Consideration of the power of landscape to shape ideas, as well as the other way round, might lead to an alternative answer to one of the central questions posed by the book. When Johnson asks “why do different communities of archaeologists and scholars habitually think about and do archaeology in the way that they do?”, he almost falls into the trap of relativism. He speaks of “a kind of sociological relativism between academic communities, embedded in the belief that different localities and intellectual communities have their own quite different way of doing things, each no better and no worse than the other”.

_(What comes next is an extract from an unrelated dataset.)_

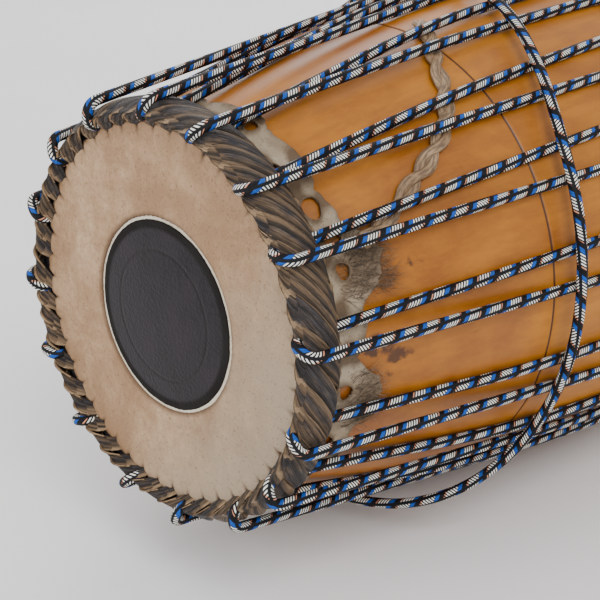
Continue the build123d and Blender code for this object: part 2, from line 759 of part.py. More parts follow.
def main():
    """Build every node, stand the drum on its lowest strands and write the files."""
    nodes = {
        "shell": shell(),
        "tuning_patch": tuning_patch(),
        "reed_slivers": reed_slivers(),
        "waist_cord": waist_cord(),
        "waist_knot": waist_knot(),
        "lacing_knot": lacing_knot(),
        "thong_tail": thong_tail(),
    }
    for end in (TREBLE, BASS):
        nodes[f"{end}_inner_ring_hide"] = inner_ring_hide(end)
        nodes[f"{end}_membrane"] = membrane(end)
        nodes[f"{end}_outer_ring_hide"] = outer_ring_hide(end)
        nodes[f"{end}_braid_core"] = braid_core(end)
        nodes[f"{end}_braid_thongs"] = braid_thongs(end)
    for index in range(LOOP_COUNT):
        nodes[f"lacing_run_{index + 1:02d}"] = lacing_run(index)

    lowest = min(
        shape.bounding_box().min.Z for name, shape in nodes.items() if name.startswith("lacing_run")
    )
    os.makedirs("parts", exist_ok=True)
    for name, shapes in nodes.items():
        pieces = shapes if isinstance(shapes, list) else [shapes]
        solids = [solid for piece in pieces for solid in piece.solids()]
        standing = [Pos(0, 0, -lowest) * solid for solid in solids]
        export_step(Compound(children=standing), f"parts/{name}.step")


main()
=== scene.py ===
import math
import random

import bpy
import numpy as np
from mathutils import Matrix, Vector, noise


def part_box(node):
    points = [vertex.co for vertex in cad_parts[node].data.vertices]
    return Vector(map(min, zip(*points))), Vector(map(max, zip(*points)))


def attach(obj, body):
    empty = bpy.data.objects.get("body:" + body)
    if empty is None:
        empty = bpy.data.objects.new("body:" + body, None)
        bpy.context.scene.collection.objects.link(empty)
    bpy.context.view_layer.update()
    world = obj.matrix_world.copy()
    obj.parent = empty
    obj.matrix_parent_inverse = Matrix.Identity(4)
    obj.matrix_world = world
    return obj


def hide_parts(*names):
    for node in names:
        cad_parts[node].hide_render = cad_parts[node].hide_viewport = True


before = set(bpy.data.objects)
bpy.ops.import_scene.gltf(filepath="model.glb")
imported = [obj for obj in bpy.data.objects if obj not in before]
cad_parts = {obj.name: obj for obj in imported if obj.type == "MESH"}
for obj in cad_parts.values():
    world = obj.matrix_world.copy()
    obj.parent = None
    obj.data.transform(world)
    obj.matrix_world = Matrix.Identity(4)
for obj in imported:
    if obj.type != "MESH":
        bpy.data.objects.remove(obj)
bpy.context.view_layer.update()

# The drum's driving sizes, in mm. A station is the distance from the treble playing face
# towards the bass one, a depth is the distance in from either face, and angles are in
# degrees about the drum's axis, from +Z towards +Y.
MM = 0.001
HEAD_TO_HEAD = 560.0
BELLY_STATION = 290.0
BELLY_RADIUS = 125.0
RIM_DEPTH = 2.75
RIM_RADIUS = {"treble": 80.0, "bass": 92.0}
RIM_WALL = {"treble": 13.0, "bass": 14.0}
BELLY_WALL = 17.0
TURNED_LINE_STATION = 132.0
WINDOW_RADIUS = {"treble": 44.6, "bass": 62.0}
HIDE_EDGE_MARGIN = 6.0
CORE_CROWN_RISE = 12.0
PATCH_RADIUS = 42.4
ROPE_RADIUS = 2.5
ROPE_LIFT = ROPE_RADIUS + 0.25
LOOP_REACH = 5.0
LOOP_SPREAD = 4.0
UNDER_RISE = 7.6
UNDER_BEND_DEPTH = 9.0
UNDER_BEND_RISE = 0.4
THONG_THICKNESS = 2.6
THONG_GAP = 0.1
THONG_WIDTH = 7.2
THONG_SLANT = 49.0
LOOP_CROWN_DROP = 0.7
OVER_RISE = CORE_CROWN_RISE + THONG_GAP + THONG_THICKNESS + ROPE_LIFT - LOOP_CROWN_DROP
TREBLE_LOOP_ANGLES = (1, 26, 48, 71, 94, 116, 139, 164, 187, 213, 232, 252, 278, 301, 320, 341)
BASS_LOOP_TURN = 2.0
LOOP_COUNT = len(TREBLE_LOOP_ANGLES)
THONG_COUNT = 48
THONG_PHASE = 4.0

# Waist cord and rawhide tail, as in the CAD source: angle, station and slack above the lacing
WAIST_ROUTE = (
    (56.5, 191, 4), (70, 182, 0), (85, 169, 0), (102, 154, 0), (121, 136, 0), (141, 118, 0),
    (160, 104, 0), (178, 95, 0), (194, 93, 2), (207, 99, 6), (217, 114, 7), (227, 128, 3),
    (241, 134, 0), (257, 136, 0), (274, 138, 0), (291, 141, 0), (307, 146, 0), (322, 158, 0),
    (338, 173, 0), (355, 185, 0), (373, 193, 0), (391, 196, 0), (409.5, 192, 4))
WAIST_SEAT = 0.6
WAIST_END_TUCK = 0.35
TAIL_ROUTE = (
    (298, 38), (301, 50), (304, 60), (307.5, 70), (311, 81), (315, 93), (321, 105),
    (328, 114), (335, 121), (343, 133), (351, 142))
STRIP_SEAT = 0.2
STRIP_THICKNESS = 2.4
STRIP_CROSSING_CLEARANCE = 1.0

shell_low, shell_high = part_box("shell")
AXIS_HEIGHT = (shell_low.z + shell_high.z) / 2 / MM
random.seed(7)
ENDS = ("treble", "bass")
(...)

But here we can object that an archaeology that has emerged from and been honed against the closely knit fields and meadows and settlements of the English landscape could never be the same as an archaeology developed in relation to the vaster spaces of North American or Australian landscapes. The quintessentially English way of seeing landscapes cannot be so easily separated from the quintessentially English landscape itself - with its manorial estates, parish boundaries, moated enclosures and village greens (not to mention its motorway by-passes, quarries, shopping centres and power stations). The fact that our work is grounded in and shaped by our experience of local landscapes, giving rise to difference, is actually the very opposite of relativism. Relativism only rears its head if we see ideas as not being grounded in the material world. In this sense the book perhaps reproduces rather than overcomes the great divide between ideas and landscape (or between the viewer and the viewed) which is itself a part of the Romantic tradition.
The implicit understanding that ideas occupy one (intellectual) sphere inside the head or the realm of discourse, and that the landscape occupies another (material) sphere out there in the world - rather than the two spheres being inseperably enmeshed together in practice - is not explicitly challenged by the book. Are ideas not embedded in the pattern of fields and the layout of towns or villages? Do these materially embedded ideas not provide a framework for our thinking and action? In that sense, to adapt Johnson’s engaging phrase of ‘England dreaming’, does the landscape not dream us as much as we dream the landscape? For me the central issue raised is not so much how we can combine different ideas about landscape, but rather how we can move beyond the ideas/landscape opposition altogether to explore further the dynamic entanglements that bind them together in our everyday lives and practices.
What comes through in Ideas of Landscape – as so brilliantly conveyed by the 1930s railway poster used for the cover - is the numinous quality of the landscapes which both Hoskins and Johnson have studied so well. There is an underlying sense of the richness of landscape, and the many and various layers of meaning which can be discerned there. The book is well-argued and a pleasure to read. Its great strength consists of the connections drawn between areas of study which have up to now systematically ignored each other, bringing out the best of both. All landscape archaeologists and all theoretical archaeologists should read this book.